Letter George Washington wrote in New Jersey sells for $24K at auction

Handwritten letter from George Washington sells for $24K in Pennsylvania auction

GARNET VALLEY, Pa. (CBS) -- A letter written by George Washington in the winter of 1780 sold for thousands of dollars in a down-to-the-wire online auction.

Briggs Auction in Pennsylvania said the letter was dated Jan. 5, 1780, and written while Washington was at his winter encampment in Morristown, New Jersey.

He was writing to Col. Stephen Moylan in Connecticut, who headed up the Fourth Continental Light Dragoons, discussing commissions to be made for different officer positions in the regiment.

It was signed: "I am dear sir, your most obedient servant, George Washington."

While this bit of correspondence is rather down to business, the Library of Congress has records of many of Washington's other letters to Moylan concerning the dragoons, which were a lightweight horse-mounted unit. About two and a half years before the January 1780 letter, Washington wrote to Moylan to express concern about the Fourth Regiment's uniforms - red coats.

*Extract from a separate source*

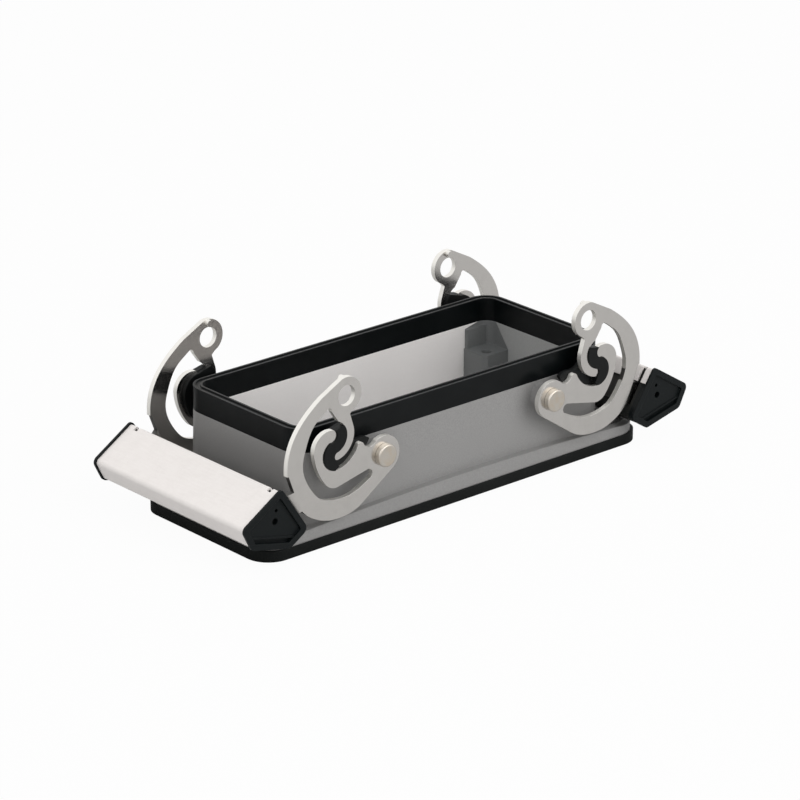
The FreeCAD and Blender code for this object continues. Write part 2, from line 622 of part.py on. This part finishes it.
for sign, word in ((-1, "left"), (1, "right")):
    def place(p, sign=sign):
        return (sign * p[0], p[1])

    # Steel lever: two plates, joggled inwards, joined by a web inside the grip
    frame = new_body(f"lever_frame_{word}")
    seat(frame, sign)

    def holes(sketch, sign=sign):
        circles(sketch, [(sign, str(EYE[0]), 1, str(EYE[1]))], D + "eye_radius")
        n = sketch.GeometryCount
        sketch.addGeometry(Part.Circle(V(0, 0, 0), V(0, 0, 1), 1), False)
        sketch.addConstraint(Sketcher.Constraint("Coincident", n, 3, -1, 1))
        k = sketch.addConstraint(Sketcher.Constraint("Radius", n, 1.0))
        sketch.renameConstraint(k, "pivot_hole")
        sketch.setExpression("Constraints.pivot_hole", D + "pivot_radius + " + D + "pivot_fit")

    def stubs(low, high, name, frame=frame, sign=sign):
        sketch = side_sketch(frame, name + "_outline", high)
        circles(sketch, [(sign, str(EYE[0]), 1, str(STUB_HEIGHT))], D + "stub_radius")
        pad(frame, sketch, name, f"({high}) - ({low})")

    pad_between(frame, "plate_front", PLATE_START, PLATE, place, "-" + OUTER, "-" + INNER, holes)
    sk = bend_sketch(frame, "bracket_profile", sign)
    web = [(-WEB_ROOT, -yo), (0.0, -yo), (run, -yo + shift), (depth, -yo + shift)]
    web += [(x, -y) for x, y in reversed(web)]
    back = [(-WEB_ROOT, yo - t), (-bend_back, yo - t), (run - bend_back, yo - shift - t),
            (depth - t, yo - shift - t)]
    web += back + [(x, -y) for x, y in reversed(back)] + web[:1]
    outline(sk, web[0], web[1:], place)
    pad(frame, sk, "bracket", str(BRACKET_LENGTH))
    pad_between(frame, "plate_rear", PLATE_START, PLATE, place, INNER, OUTER, holes)
    stubs(f"-{INNER}", f"-{INNER} + {D}stub_length", "stub_front")
    stubs(f"{INNER} - {D}stub_length", INNER, "stub_rear")

    # Plastic slide tracks in the S-shaped channel of each plate
    for side, where in ((-1, "front"), (1, "rear")):
        track = new_body(f"track_insert_{word}_{where}")
        seat(track, sign)
        back = f"({INNER} - {D}insert_clearance)"
        top = f"({OUTER} + {D}insert_proud)"
        low, high = (f"-{top}", f"-{back}") if side < 0 else (back, top)
        pad_between(track, "track", *track_outline(S["insert_clearance"]), place, low, high)
        rear = f"({back} - {D}insert_flange)"
        low, high = (f"-{back}", f"-{rear}") if side < 0 else (rear, back)
        pad_between(track, "track_flange", TRACK_FLANGE_START, TRACK_FLANGE, place, low, high)

    # Grip core: plastic bar behind the cover, hollowed for the lever's web
    ENDS = D + "grip_inside"
    core = new_body(f"grip_core_{word}")
    seat(core, sign)
    sk = new_sketch(core, "core_section", "XZ_Plane")
    outline(sk, *core_section(), place)
    pad(core, sk, "core_bar", "2 * " + ENDS, both=True)
    sk = bend_sketch(core, "core_pocket", sign)
    fit = S["core_pocket_fit"]
    hole_y = yo - shift + S["core_pocket_side"]
    box = [(-4.0, -hole_y), (depth + fit, -hole_y), (depth + fit, hole_y), (-4.0, hole_y)]
    outline(sk, box[3], box, place)
    pocket(core, sk, "core_pocket_cut", str(BRACKET_LENGTH + fit), back=True)
    for side, where in ((-1, "front"), (1, "rear")):
        sk = new_sketch(core, f"core_holes_{where}", "XZ_Plane", ENDS if side < 0 else "-" + ENDS)
        cap_holes(sk, sign)
        pocket(core, sk, f"core_hole_cuts_{where}", D + "core_hole_depth", back=side > 0)

    # Pale sheet cover folded over the core, notched along its top fold
    cover = new_body(f"grip_cover_{word}")
    seat(cover, sign)
    step, sheet_gauge = S["cap_rim_step"], S["cover_thickness"]
    inner_edge = inset(GRIP, step + sheet_gauge)
    lip_in = meet(inner_edge[0], inner_edge[4], BRACKET_CUT)
    turn_out = along(COVER_EDGE[2], COVER_EDGE[3], S["cover_return"])
    turn_in = along(inner_edge[2], inner_edge[3], S["cover_return"] - sheet_gauge)
    section = [LIP_END, COVER_EDGE[0], COVER_EDGE[1], COVER_EDGE[2], turn_out,
               turn_in, inner_edge[2], inner_edge[1], inner_edge[0], lip_in]
    sheet_radii = shrink(GRIP_RADII, step)
    bend_in = shrink(GRIP_RADII, step + sheet_gauge)
    corners = [0.12, *sheet_radii[:3], 0.12, 0.12, bend_in[2], bend_in[1], bend_in[0], 0.12]
    sk = new_sketch(cover, "cover_section", "XZ_Plane")
    outline(sk, *rounded(section, corners), place)
    pad(cover, sk, "cover_sheet", "2 * " + D + "cover_half_length", both=True)
    sk = new_sketch(cover, "cover_notches", "XY_Plane")
    x0, x1 = LIP_END[0] - 0.5, COVER_EDGE[0][0] + S["notch_bite"]
    for side in (-1, 1):
        middle = yo - S["notch_inset"]
        y0, y1 = middle - S["notch_width"] / 2, middle + S["notch_width"] / 2
        outline(sk, (x0, y0), [(x1, y0), (x1, y1), (x0, y1), (x0, y0)],
                lambda p: (sign * p[0], side * p[1]))
    pocket(cover, sk, "cover_notch_cuts", f"2 * ({D}cover_lip + {D}cover_thickness)", both=True)

    # End caps: plug behind a raised rim, sunk panel, rib and groove along the bottom, two holes
    for side, where in ((-1, "front"), (1, "rear")):
        cap = new_body(f"grip_cap_{word}_{where}")
        seat(cap, sign)
        far, plug = D + "grip_half_length", D + "plug_end"
        low, high = (f"-{plug}", f"-{ENDS}") if side < 0 else (ENDS, plug)
        pad_between(cap, "cap_plug", *core_section(), place, low, high)
        low, high = (f"-{far}", f"-{plug}") if side < 0 else (plug, far)
        pad_between(cap, "cap_flange", *rounded(GRIP, GRIP_RADII), place, low, high)
        rim, groove = S["cap_rim_width"], S["cap_groove_width"]
        inside = inset(GRIP, rim)
        above_groove = inset(GRIP, [rim, rim, rim + groove, rim, rim])
        panel = inset(GRIP, [rim, rim, rim + groove + S["cap_rib_width"], rim, rim])
        strip = [above_groove[2], inside[2], inside[3], above_groove[3]]
        steps = (("rib_seat", inside, [0.3, 0.5, 0.5, 0.4, 0.5], "cap_rib_sink"),
                 ("panel", panel, [0.3, 0.5, 0.2, 0.2, 0.5], "cap_recess"),
                 ("groove", strip, [0.1, 0.5, 0.4, 0.1], "cap_groove_depth"))
        face = far if side < 0 else f"-{far}"
        for name, points, radii, sink in steps:
            sk = new_sketch(cap, "cap_" + name, "XZ_Plane", face)
            outline(sk, *rounded(points, radii), place)
            pocket(cap, sk, f"cap_{name}_cut", D + sink, back=side > 0)
        sk = new_sketch(cap, "cap_holes", "XZ_Plane", face)
        cap_holes(sk, sign)
        pocket(cap, sk, "cap_hole_cuts", D + "cap_thickness + 1", back=side > 0)

# Pivot pins: pressed into the housing bosses, heads outside the plates
for sign, word in ((-1, "left"), (1, "right")):
    for side, where in ((-1, "front"), (1, "rear")):
        pin = new_body(f"pivot_pin_{word}_{where}")
        seat(pin, sign)
        r, rh = S["pivot_radius"], S["pin_head_radius"]
        y0 = S["pivot_boss_face"] - S["pin_socket_depth"] + S["pin_end_gap"]
        y1 = S["plate_outer"] + S["pin_head_gap"]
        y2 = y1 + S["pin_head_height"]
        sk = new_sketch(pin, "pin_profile", "XY_Plane")
        profile = [(r - 0.2, y0), (r, y0 + 0.2), (r, y1), (rh, y1), (rh, y2 - 0.4),
                   ((rh - 0.12, y2 - 0.12), (rh - 0.4, y2)), (0, y2), (0, y0)]
        outline(sk, (0, y0), profile, lambda p: (p[0], side * p[1]))
        turned = pin.newObject("PartDesign::Revolution", "pin_turned")
        turned.Profile = sk
        turned.ReferenceAxis = (sk, ["V_Axis"])
        turned.Angle = 360
        pin.Tip = turned

doc.recompute()

os.makedirs("parts", exist_ok=True)
for feature in doc.Objects:
    if "Invalid" in feature.State or "Error" in feature.State:
        raise RuntimeError(f"{feature.Name} of {feature.getParentGroup()} did not compute")
for body in bodies:
    shape = body.Shape
    if shape.isNull() or not shape.isValid() or len(shape.Solids) != 1:
        raise RuntimeError(f"{body.Label}: {len(shape.Solids)} solids, valid {shape.isValid()}")
    shape.exportStep(f"parts/{body.Label}.step")
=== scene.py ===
import json
import math

import bpy
from mathutils import Matrix, Vector

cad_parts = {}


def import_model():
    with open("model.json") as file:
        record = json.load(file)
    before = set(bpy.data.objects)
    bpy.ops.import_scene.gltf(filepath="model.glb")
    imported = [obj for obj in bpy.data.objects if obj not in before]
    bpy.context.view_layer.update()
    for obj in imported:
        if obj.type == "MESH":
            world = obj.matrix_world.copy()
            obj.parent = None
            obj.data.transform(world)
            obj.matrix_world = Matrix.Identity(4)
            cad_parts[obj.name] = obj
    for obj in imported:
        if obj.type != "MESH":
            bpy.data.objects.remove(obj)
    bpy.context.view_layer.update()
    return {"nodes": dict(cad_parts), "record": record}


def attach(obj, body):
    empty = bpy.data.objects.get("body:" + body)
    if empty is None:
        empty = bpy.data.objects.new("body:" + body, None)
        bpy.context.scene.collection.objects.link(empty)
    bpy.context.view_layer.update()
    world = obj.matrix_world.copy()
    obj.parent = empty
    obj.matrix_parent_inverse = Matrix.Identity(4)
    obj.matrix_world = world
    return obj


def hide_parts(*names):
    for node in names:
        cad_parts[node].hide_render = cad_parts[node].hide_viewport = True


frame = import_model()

# Bulkhead-mounting base of a rectangular connector with two locking levers.
# Metres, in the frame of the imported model. MM turns millimetres into metres.
MM = 0.001
NODES = frame["nodes"]
BODY = {n: b for b, names in frame["record"]["behaviour"]["bodies"].items() for n in names}

# Lever pivots, and where the grip starts from them: outward, and up to this height; plate
# edges there are darkened as painted shade
PIVOT_X, PIVOT_Z = 25.9 * MM, 19.0 * MM
GRIP_START, GRIP_TOP = 22.5 * MM, 1.85 * MM

# The cavity: planes inside the walls' thickness, and its height up to the shoulder
CAVITY_X, CAVITY_Y = 45.5 * MM, 19.0 * MM
CAVITY_LOW, CAVITY_HIGH = 1.2 * MM, 22.6 * MM
# The plain stretch of each inner wall, between the pads and bosses of the corners
LONG_WALL_Y, LONG_WALL_HALF = 17.0 * MM, 37.4 * MM
SHORT_WALL_X, SHORT_WALL_HALF = 44.0 * MM, 10.5 * MM
SQUARE_ON = 0.9     # a wall's normal along its axis
ACROSS = 0.5        # a sheet face's normal along Y, at least

# Floor and light
FLOOR_HALF = 6.0
FLOOR_DROP = 0.02 * MM
FLOOR_TONE = 0.94
FLOOR_SEEN = 0.96   # share of plain white in what is seen of the floor
SKY_LEVEL = 0.42
AIM = (0.0, 0.0, 15.0 * MM)

# Camera, fitted to the photograph: angles in degrees, look-at point, distance in mm
AZIMUTH, ELEVATION, ROLL = -41.378, 21.263, 0.208
LOOK_AT = Vector((10.743, 11.305, 12.0)) * MM
DISTANCE = 920.305
SENSOR, LENS = 36.0, 175.19


# Shader helpers


def linear(*rgb):
    """sRGB 0-255 to a linear colour."""
    out = []
    for c in rgb:
        c /= 255.0
        out.append(c / 12.92 if c <= 0.04045 else ((c + 0.055) / 1.055) ** 2.4)
    return (*out, 1.0)


def tinted(colour, gain, lift=0.0):
    """A colour made lighter or darker, kept within full white."""
    return tuple(min(1.0, c * gain + lift) for c in colour[:3]) + (1.0,)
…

"Their appearance has convinced me fully of the danger which I always apprehended from the similarity of their Uniform to that of the British Horse," Washington wrote. The uniforms got changed.

Moylan's family donated many of the letters to the Society of the Cincinnati, but the letter auctioned Friday is the only one that remained in the Moylan family.

Briggs said the seller's maternal grandfather was Philip Moylan Lansdale, a descendant of Stephen Moylan and Thomas Lancaster Lansdale, both of whom served as officers under Washington in the war.

Stephen Moylan was an Irish American whose family sent him to Europe to evade British laws forbidding Roman Catholics from receiving an education. Once he finished school, he worked for his family's shipping firm in Europe, later immigrating to Philadelphia in the fall of 1768. 

He was a merchant whose business suffered from British disruption of trade leading up to the Revolutionary War. He was soon recommended to serve as "Muster Master General" by Pennsylvania Delegate John Dickinson and later served as Quarter Master General prior to heading up the dragoons.

Bidding ended a little after 12 p.m. Friday, with bid records showing two bidders neck-and-neck in the closing minutes.

The letter sold more than $10,000 above the estimated going price of $10,000 to $15,000.